The absence of bonus depreciation for contributed property should be considered in rollover transactions involving partnerships. Often in these transactions, acquiror purchases a percentage of the interests in an LLC from the sole owner. The balance of the interests is retained by the seller/business owner (sometimes, an S corporation). In this transaction, the purchaser is deemed to purchase some of the assets and then contribute those assets to a new partnership. While the purchaser is able to use bonus depreciation to any eligible property deemed acquired, the partnership to which they are contributed cannot. It did not acquire them by purchase. However, there are ways to re-structure this transaction to avoid this result. But then, in most of these transactions, goodwill is a significant asset in the deal. Goodwill is not eligible for bonus depreciation, even if not subject to anti-churning rules. So, maybe the bonus depreciation won’t matter so much in these transactions. However, restructuring the transaction has benefits as to amortizing the goodwill as well.

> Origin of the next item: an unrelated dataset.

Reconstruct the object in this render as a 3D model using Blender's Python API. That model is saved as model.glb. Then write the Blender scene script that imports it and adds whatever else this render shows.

So, even where goodwill comprises substantially all of the assets, careful planning can still improve returns.
Bonus depreciation is available as to some partnership basis adjustments. When a partner’s interest is partly or wholly redeemed (more accurately, liquidated), the partnership can increase the basis of its assets by (roughly) the amount of gain the departing partner realizes on the redemption. The remaining partners get to recover that basis over the useful life of the partnership’s properties. However, since the basis adjusted is the common basis of partnership property, and that property was already placed in service by the partnership, there is no bonus depreciation for that adjustment.
The basis of partnership property is also adjusted when a person acquires an interest from another partner. Again, the amount of a positive adjustment is roughly the gain realized by the selling partner. In this transaction, unlike the redemptive transaction, bonus depreciation can be available for a portion of the basis adjustment, but only if the purchaser (or purchaser’s predecessor) did not have a depreciable interest in the property during the five-year period ending on the purchase date. Proposed bonus depreciation regulations provide that a partner is treated as having a depreciable interest in a “proportionate share” of partnership property. The proportionate share is that partner’s share of total depreciation in the property. So, if the purchaser is/was a partner with a share of depreciation in partnership property, bonus depreciation will not be allowed on the basis adjustment. Notably, if bonus depreciation is allowed, the acquiring partner can apply bonus depreciation for a class of property even if the partnership has elected out of bonus depreciation for that class.
The disparity in treatment between redemptions and interest purchases creates a planning opportunity, in the right cases. Business interests, property types, and other factors should be taken into account, even where the opportunity is available.
No bonus depreciation for distributed property. Sometimes a partnership distributes property to a partner. When that happens, that partner’s basis in the property can differ from the partnership’s basis in that property. Regardless of any basis difference, that partner cannot recover the cost of that property using bonus depreciation.
Bonus depreciation is not allowed on transactions between a partnership and certain partners or former partners. Used property is eligible for bonus depreciation only if acquired from by a person who did not have a depreciable interest in that property during the five-year lookback period. Under the proposed regulations, each partner in a partnership as having a depreciable interest in a portion of the property. That portion equals that partner’s (or partner’s predecessor’s) share of depreciation allocations over the five-year lookback period. So, for example, if a person who was a partner in a partnership acquires property from a partnership, bonus depreciation will not be allowed if that partner (or partner’s predecessor) was a partner with a share of depreciation in that property during the five-year lookback period (the five tax years ending before the current year, plus the expired term of the current tax year).
Mergers, divisions, disguised sales, partnership terminations. As noted above, bonus depreciation should be considered (with many other issues) in partnership mergers and divisions. Bonus depreciation also should be a factor in analyzing disguised sales of property, and the now rare transactions that cause a partnership to terminate.